In freestyle, around 90% of propulsion comes from the pull, not the kick.

Kicking hard is often a waste of energy, especially for distance swimmers and triathletes. The legs are large oxygen‑hungry muscles, and aggressive kicking sends heart rate and oxygen demand through the roof with minimal speed gain.

Instead, focus on:

    • A relaxed, compact kick
    • Kicking from the hips, not the knees
    • Using the kick to stabilize body position and support rotation

The arms, by contrast, are your primary engine. Effective propulsion comes from a high‑quality pull:

    • Enter the water smoothly
    • Establish an early catch
    • Pull back with the forearm and hand acting as a paddle
    • Finish the stroke past the hips

The goal is not brute force but controlled power applied in the right direction. A well‑timed pull connected to body rotation allows you to generate speed efficiently and sustainably.

Bringing It All Together

Swim technique is a system. Breathing affects head position, head position affects body alignment, body alignment affects propulsion. You cannot fix one area in isolation and expect everything else to fall into place.
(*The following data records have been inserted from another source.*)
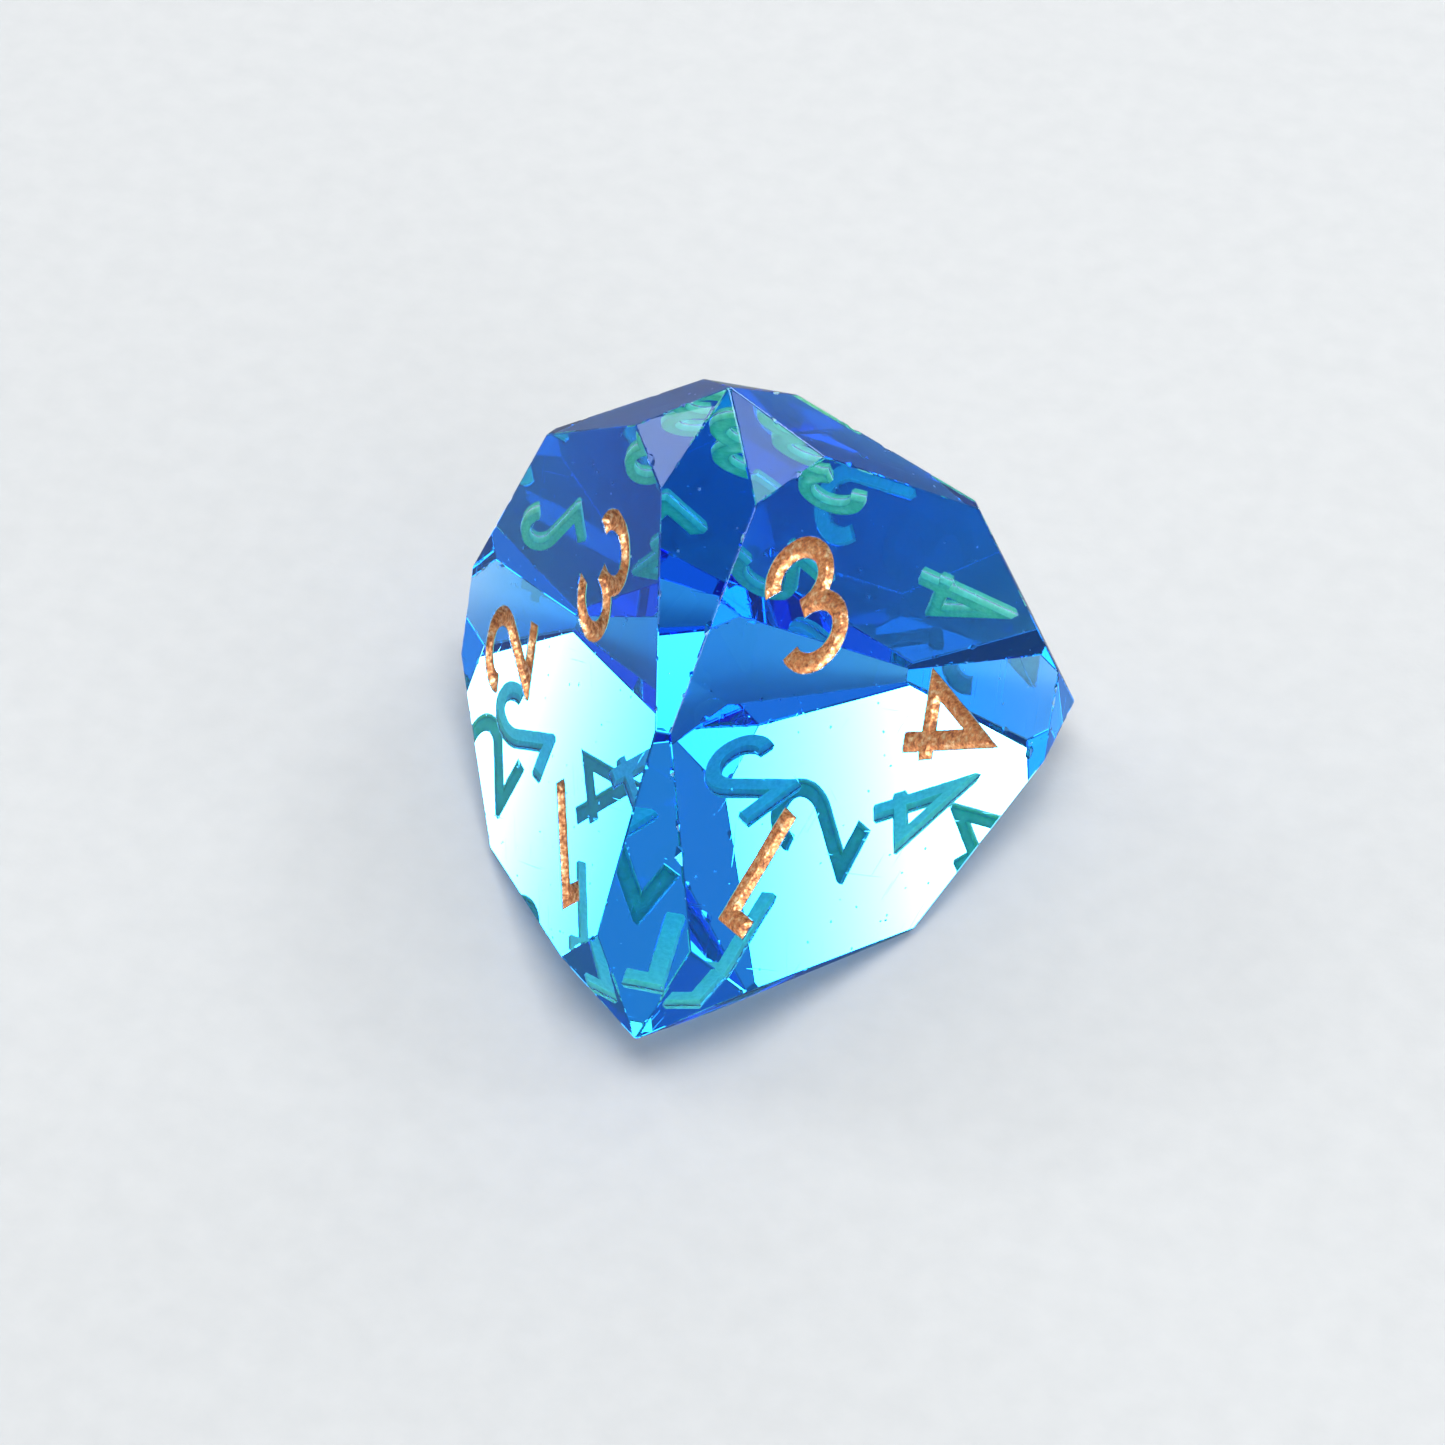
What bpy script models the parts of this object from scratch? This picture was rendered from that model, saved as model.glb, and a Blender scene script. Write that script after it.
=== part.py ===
"""Gem-cut four-sided die: one solid glass body and twelve engraved numerals filled with paint.

The die is a regular tetrahedron cut like a gemstone. It rolls on four large flat faces. Each long
edge of the tetrahedron is ground to two narrow kite facets that meet on a short ridge, and small
corner triangles lie between the kites, so that six facets meet in a sharp point at every tip.
Each large face carries the numbers of its three tips, every numeral standing towards its tip.

Lengths are in metres and +Z is up. The origin is the centre of the face that the die rests on,
the tip numbered 3 points straight up, and the tip numbered 1 points to the front (-Y).
"""
import math

import bmesh
import bpy
from mathutils import Matrix, Vector

MM = 0.001

# --- the glass body ---------------------------------------------------------------------------
TIP_TO_TIP = 20.0 * MM                        # between any two of the four tips
TIP_RADIUS = TIP_TO_TIP * math.sqrt(3 / 8)    # from the middle of the die to a tip
FACE_RADIUS = TIP_RADIUS / 2.136              # from the middle of the die to a large face
KITE_ANGLE = math.radians(40.4)               # between a tip's direction and its kites' normals
CORNER_ANGLE = math.radians(40.6)             # the same for its corner triangles' normals
SNAP = 0.0001 * MM                            # corners this close to a cutting plane lie on it

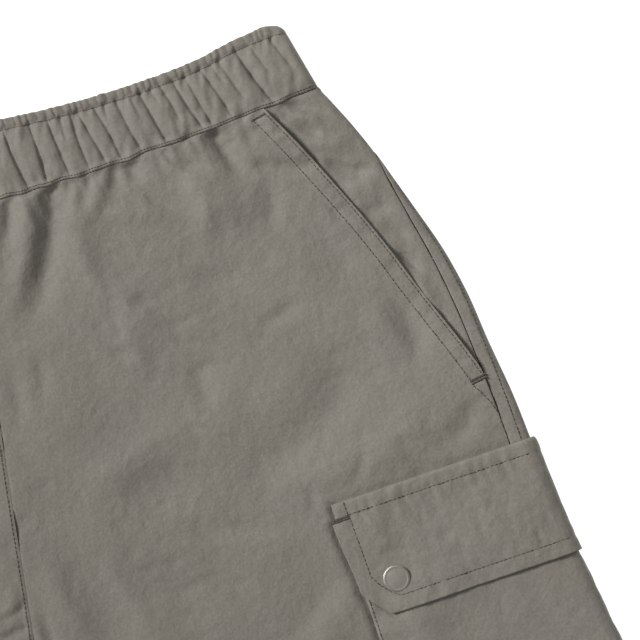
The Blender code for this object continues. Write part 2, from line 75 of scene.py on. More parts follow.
def smooth_step(value: Array, low: float, high: float) -> Array:
    """Cubic step: 3t² - 2t³ of the share t that value has gone from low to high.

    Args:
        value: Where to take the step.
        low: Value at which the step is 0. It may be the larger one.
        high: Value at which the step is 1.

    Returns:
        Numbers from 0 to 1.
    """
    part = np.clip((value - low) / (high - low), 0.0, 1.0)
    return part * part * (3 - 2 * part)


def bell(distance: Array, width: Array | float) -> Array:
    """Gaussian bell: 1 at distance 0, and 1/e at one width."""
    return np.exp(-((distance / width) ** 2))


@dataclass(frozen=True)
class SmoothCurve:
    """A smooth function through a table's rows, with straight ends beyond the first and last.

    Attributes:
        rows: Pairs of (place, value), in order of place.
    """

    rows: tuple[tuple[float, float], ...]

    def __call__(self, at: Array | float) -> Array:
        """Cubic Hermite pieces, whose slopes at the rows come from their neighbours.

        Args:
            at: Places to read.

        Returns:
            The values there.
        """
        knots, values = np.array(self.rows).T
        slopes = np.gradient(values, knots)
        at = np.asarray(at, float)
        inside = np.clip(at, knots[0], knots[-1])
        cell = np.clip(np.searchsorted(knots, inside, side="right") - 1, 0, len(knots) - 2)
        width = knots[cell + 1] - knots[cell]
        part = (inside - knots[cell]) / width
        rise = values[cell] * (1 + 2 * part) * (1 - part) ** 2
        rise += values[cell + 1] * part**2 * (3 - 2 * part)
        rise += slopes[cell] * width * part * (1 - part) ** 2
        rise -= slopes[cell + 1] * width * part**2 * (1 - part)
        return rise + np.where(at < knots[0], slopes[0], slopes[-1]) * (at - inside)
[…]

The good news is that improvements in technique often bring immediate results. Swimmers frequently report swimming faster at a lower heart rate after focusing on fundamentals rather than effort.

If you want to swim better:

    • Prioritize correct, relaxed breathing
    • Keep the head neutral and stable
    • Maintain a long, horizontal body position
    • Swim with posture and alignment
    • Invest your energy in the pull, not a frantic kick

Swimming rewards precision more than aggression. When technique improves, speed becomes a consequence—not a struggle.